Before the crash, opinion polls suggested Kaczynski would lose his re-election bid in October. But his death produced a bipartisan outpouring of fond remembrance. Tens of thousands of Poles placed candles outside the presidential palace in Warsaw, and even political foes recalled Kaczynski's role in the anticommunist Solidarity movement.

By law, the election for a new President must be held within two months. Tusk's center-right Civic Platform is expected to field the parliamentary speaker Bronislaw Komorowski: he was sworn in as temporary head of state. The opposition Law and Justice Party, founded by Kaczynski and his twin brother Jaroslaw, must now find a new candidate and hope the surge of sympathy that followed the crash eventually turns into votes. So it was probably inevitable that the decision to bury Kaczynski and his wife in Krakow's ancient Wawel Cathedral — which holds the remains of Poland's kings and heroes — would lead to accusations that his party was trying to use the tragedy to bolster its chances in the election. Krakow's archbishop, Cardinal Stanislaw Dziwisz, decides who can be buried in the historic crypt: he argued Kaczynski deserved a place there because of his deep love for the homeland, but some of Poland's leading figures, including former President Lech Walesa and Oscar-winning filmmaker Andrzej Wajda, criticized the decision.

About 500 people staged a noisy protest in central Krakow on April 13, waving banners that read "Not Krakow, not Wawel" and "Are you sure he is the equal of kings?" More protests were planned in Warsaw, Krakow and other major cities.

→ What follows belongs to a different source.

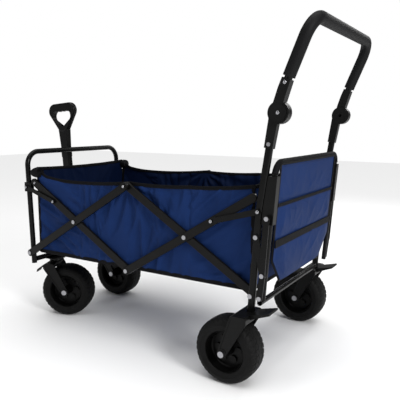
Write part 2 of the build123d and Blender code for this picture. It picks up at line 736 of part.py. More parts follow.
# ------------------------------------------------------------------ pull handle
pull = radians(pull_lean)
pull_up = (sin(pull), 0, cos(pull))


def pull_plane(distance):
    """A plane across the pull handle, at a distance from its pivot."""
    origin = (pull_pivot_x + distance * sin(pull), 0, pull_pivot_z + distance * cos(pull))
    return Plane(origin=origin, x_dir=(0, 1, 0), z_dir=pull_up)


outer_tube_top = 398
tube_foot = 9                 # short enough to swing past the cross tube
with BuildPart() as outer_tube:
    with BuildSketch(pull_plane(-tube_foot)):
        RectangleRounded(2 * pull_half_depth, 2 * pull_half_width, 7)
        RectangleRounded(2 * pull_half_depth - 3.2, 2 * pull_half_width - 3.2, 5.4, mode=Mode.SUBTRACT)
    extrude(amount=outer_tube_top + tube_foot)
    with BuildSketch(pull_plane(outer_tube_top - 22)):
        RectangleRounded(2 * pull_half_depth + 3, 2 * pull_half_width + 3, 8)
        RectangleRounded(2 * pull_half_depth - 3.2, 2 * pull_half_width - 3.2, 5.4, mode=Mode.SUBTRACT)
    extrude(amount=25)
    with BuildSketch(side_plane(-pull_half_depth - 1)):
        with Locations((pull_pivot_x, pull_pivot_z)):
            Circle(5 + running_clearance)
    extrude(amount=-2 * pull_half_depth - 2, mode=Mode.SUBTRACT)
finish(outer_tube, "pull_tube_outer")

grip_neck = 403
with BuildPart() as inner_tube:
    with BuildSketch(pull_plane(70)):
        RectangleRounded(2 * pull_half_depth - 3.6, 2 * pull_half_width - 3.6, 5.2)
        RectangleRounded(2 * pull_half_depth - 6.4, 2 * pull_half_width - 6.4, 3.8, mode=Mode.SUBTRACT)
    extrude(amount=grip_neck + 20 - 70)
finish(inner_tube, "pull_tube_inner")

d_plane = Plane(origin=pull_plane(pull_length).origin, x_dir=(cos(pull), 0, -sin(pull)), z_dir=(0, -1, 0))
d_thickness = 25
with BuildPart() as d_grip:
    with BuildSketch(d_plane.offset(-d_thickness / 2)):
        with Locations((-41, 27), (41, 27)):
            Circle(31)
        with Locations((0, -27)):
            Circle(34)
        make_hull()
    extrude(amount=d_thickness)
    fillet(d_grip.faces().filter_by(Axis.Y).edges(), 8)
    with BuildSketch(pull_plane(grip_neck)) as neck_foot:
        RectangleRounded(2 * pull_half_depth, 2 * pull_half_width, 7)
    with BuildSketch(pull_plane(grip_neck + 86)) as neck_head:
        RectangleRounded(d_thickness - 2, 56, 9)
    loft([neck_foot.sketch.face(), neck_head.sketch.face()])
    with BuildSketch(d_plane.offset(-d_thickness / 2)):
        with Locations((-30, 6), (30, 6)):
            Circle(22)
        with Locations((0, -16)):
            Circle(21)
        make_hull()
        with Locations((-21, 32), (0, 32), (21, 32)):
            Circle(7.6, mode=Mode.SUBTRACT)
    extrude(amount=d_thickness, mode=Mode.SUBTRACT)
    with BuildSketch(pull_plane(grip_neck - 1)):
        RectangleRounded(2 * pull_half_depth - 3.2, 2 * pull_half_width - 3.2, 5.4)
    extrude(amount=22, mode=Mode.SUBTRACT)
finish(d_grip, "pull_grip")

# -------------------------------------------------------------------- soft goods
cloth = 3
with BuildPart() as floor:
    with BuildSketch(Plane.XY.offset(floor_top_z - 6)):
        with Locations(((basket_front_x + basket_rear_x) / 2, 0)):
            RectangleRounded(basket_rear_x - basket_front_x - 2 * cloth - 2, 2 * (basket_y - cloth) - 1, 14)
    extrude(amount=6)
finish(floor, "basket_floor")

for side, word in SIDES:
    with BuildPart() as wall:
        with BuildSketch(side_plane(side * (basket_y - cloth))):
            with BuildLine():
                Polyline((basket_front_x + 12, floor_top_z - 6), (basket_rear_x - 6, floor_top_z - 6),
                         (basket_rear_x - 6, rim_z + 12), (middle_x, rim_z - 6),
                         (basket_front_x + 60, rim_z - 8),
                         (basket_front_x + 12, rim_z + 20), (basket_front_x + 12, floor_top_z - 6))
            make_face()
        extrude(amount=outward(side, cloth))
    finish(wall, f"basket_side_{word}")

with BuildPart() as front_panel:
    with BuildSketch(Plane.YZ.offset(basket_front_x)):
        with Locations((0, (floor_top_z - 6 + rim_z + 20) / 2)):
            RectangleRounded(2 * (basket_y - 8), rim_z + 20 - floor_top_z + 6, 16)
    extrude(amount=cloth)
finish(front_panel, "front_panel")

panel_half = 246
with BuildPart() as rear_panel:
    with BuildSketch(Plane.YZ.offset(basket_rear_x - cloth)):
        with Locations((0, (floor_top_z - 6 + rim_z + 12) / 2)):
            Rectangle(2 * (basket_y - 5), rim_z + 12 - floor_top_z + 6)
    extrude(amount=cloth)
finish(rear_panel, "rear_wall")

with BuildPart() as pockets:
    with BuildSketch(tilted_plane((rear_hoop_foot[0] + 2, 0, rear_hoop_foot[1]), rear_hoop_lean)):
        with Locations((0, 208)):
            RectangleRounded(2 * panel_half, 340, 20)
    extrude(amount=10)
finish(pockets, "rear_pocket_panel")
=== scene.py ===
import json
import math

import bpy
import numpy as np
from mathutils import Matrix, Vector, noise


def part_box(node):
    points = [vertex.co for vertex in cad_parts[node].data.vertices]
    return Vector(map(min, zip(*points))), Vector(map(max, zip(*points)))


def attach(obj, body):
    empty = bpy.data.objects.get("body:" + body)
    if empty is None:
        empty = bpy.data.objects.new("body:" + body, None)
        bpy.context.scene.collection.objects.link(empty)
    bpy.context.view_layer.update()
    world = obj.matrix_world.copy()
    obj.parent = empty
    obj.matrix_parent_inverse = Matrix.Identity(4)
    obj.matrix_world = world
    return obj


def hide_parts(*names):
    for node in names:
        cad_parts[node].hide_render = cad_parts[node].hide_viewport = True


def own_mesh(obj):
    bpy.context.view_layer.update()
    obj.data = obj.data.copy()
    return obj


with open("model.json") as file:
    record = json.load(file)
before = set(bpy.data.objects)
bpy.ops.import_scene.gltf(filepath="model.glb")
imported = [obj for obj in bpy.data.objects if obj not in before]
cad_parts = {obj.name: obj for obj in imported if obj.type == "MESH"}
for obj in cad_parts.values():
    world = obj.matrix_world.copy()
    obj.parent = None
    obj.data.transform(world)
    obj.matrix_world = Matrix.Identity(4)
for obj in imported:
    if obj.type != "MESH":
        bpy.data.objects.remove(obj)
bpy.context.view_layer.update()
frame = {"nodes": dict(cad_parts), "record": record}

# Folding beach cart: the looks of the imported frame. Metres, +Z up, front (pull handle)
# towards -X, rear (push handle) towards +X, left side towards -Y.

SIDES = ((-1, "left"), (1, "right"))

# ------------------------------------------------------------------ driving sizes
MIDDLE_X = -0.012             # the top middle pivots
BASKET_FRONT = -0.4475
BASKET_REAR = 0.442
BASKET_Y = 0.2445             # the sides hang just inside the arms
FLOOR_Z = 0.272
RIM = ((BASKET_FRONT, 0.582), (-0.400, 0.560), (-0.314, 0.550),
       (MIDDLE_X, 0.562), (0.219, 0.564), (BASKET_REAR, 0.581))
RIM_SAG = 0.018               # for each metre between two ties
FRONT_X = -0.4485             # the two end walls
WALL_X = 0.4425
END_HALF = 0.2435
FRONT_RIM = 0.589
FRONT_SAG = 0.006
WALL_RIM = 0.580

TAPE_WIDTH = 0.012
TAPE_THICK = 0.0018
RIM_TAPE_THICK = 0.003        # rims have two layers of tape
TAPE_INSET = 0.004            # from a cloth's edge to the middle of its tape
SEAM_INSET = 0.0045           # from there to the stitches
SEAM_LIFT = 0.0011

HOOP_FOOT = (0.486, 0.258)    # the rear hoop's plane, in X and Z
HOOP_TOP = (0.5155, 0.649)
HOOP_Y = 0.269
HOOP_CORNER = 0.038

CASTER_TURN = {"left": 24.6, "right": 2.5}
WHEEL_RADIUS = 0.0995
TREAD_LUGS = 34

INSIDE_PAINTED_SHADE = 0.3             # painted shade: how dark the cloth's inner face is painted, against its outer one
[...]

On Facebook, the "No to Kaczynski's burial in Wawel" site attracted 30,000 supporters overnight. (The funeral on April 18 is expected to be attended by U.S. President Barack Obama, Russian President Dmitri Medvedev and German Chancellor Angela Merkel, among others.)

But the fracas over the funeral plans didn't distract all Poles from the tragedy. In a show of national unity rarely seen since the end of communism in 1989, tens of thousands of mourners welcomed home Kaczynski's coffin and queued in rain to view it in Warsaw's presidential palace. "I want to pay respect to him and to others who died in that catastrophe," said Grazyna Bialowas, 60, a factory worker from the town of Ozarow, near Warsaw. "It is not about politics, it's about the loss of human lives."